Clive had set his heart on buying an in-calf heifer: two for the price of one, he reckoned. He was determined not to come home empty-handed. Ballyliney Lancaster Zabrina was the heifer who took his fancy, and he waited for her to come into the sale ring. The auctioneer set her off at a thousand pounds but she didn’t stay there for long; the bids kept coming, the price getting higher in ever increasing increments. After what seemed like an age, the hammer went down at £3,000, and she was ours. I rang Clive for an update.
‘I’ve getten a coo,’ he reported. ‘’An I’s off to t’canteen now, ’cos . . .’
‘I know, I know,’ I said. ‘Just mek sure that yer remember to put yer coo in t’trailer.’

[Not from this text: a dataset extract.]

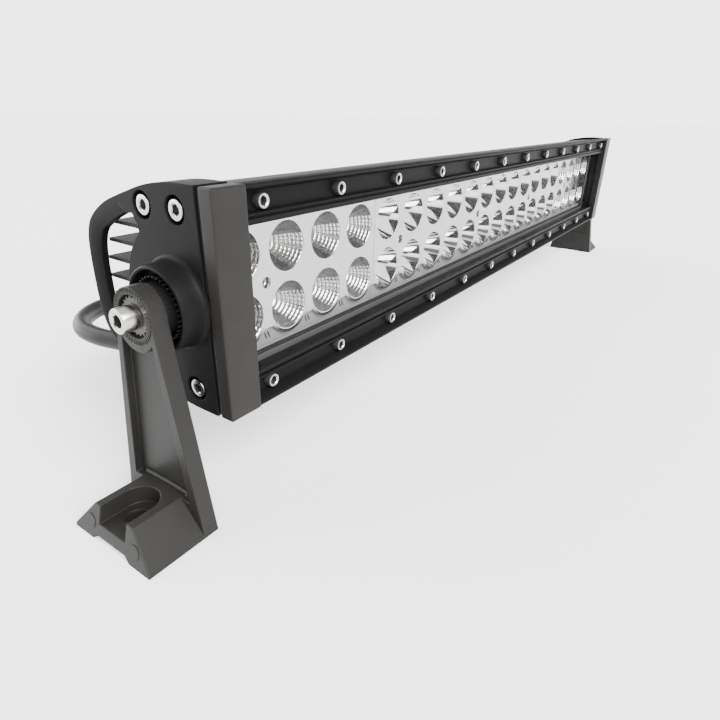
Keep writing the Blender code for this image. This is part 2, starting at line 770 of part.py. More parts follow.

I got my first sight of Zabrina when the pickup pulled into the yard, her wild eyes peering back at me through the ventilation flaps. Ravenseat was now her home, and she joined our little herd of Beef Shorthorns. After the usual bit of argy-bargy among the cows, she was accepted into the herd. There’s always a bit of tussling when a new animal is introduced to a herd or flock. You sometimes get an almighty fight (or sometimes an orgy), but fortunately for Zabrina, in her delicate state, it was all very tame. Order was restored, and they were soon all grazing quietly together. A few weeks went by and her calving date was drawing near. Not wanting to risk her taking off onto the high ground to calve, and as it was her first calf, we decided to put her in a barn so that she could be monitored. Every day we’d both have a study of her.
‘Aye, she’s near her calf now,’ Clive would say.
‘Look at t’size of ’er. Any day now,’ I’d agree.
This went on for days, Zabrina getting ever more round.
‘Crikey, she’s gonna have a big calf.’ I’d wince and rub my own bump in sympathy.
Finally the day came. Zabrina’s tail was held high and she occasionally glanced backwards at her own distended belly; she’d panch – pacing to and fro, never settling. Clive panched too – he couldn’t settle any more than she could. It was 4.30 a.m. when he came into the bedroom and woke me up: she was calving and he needed another pair of hands.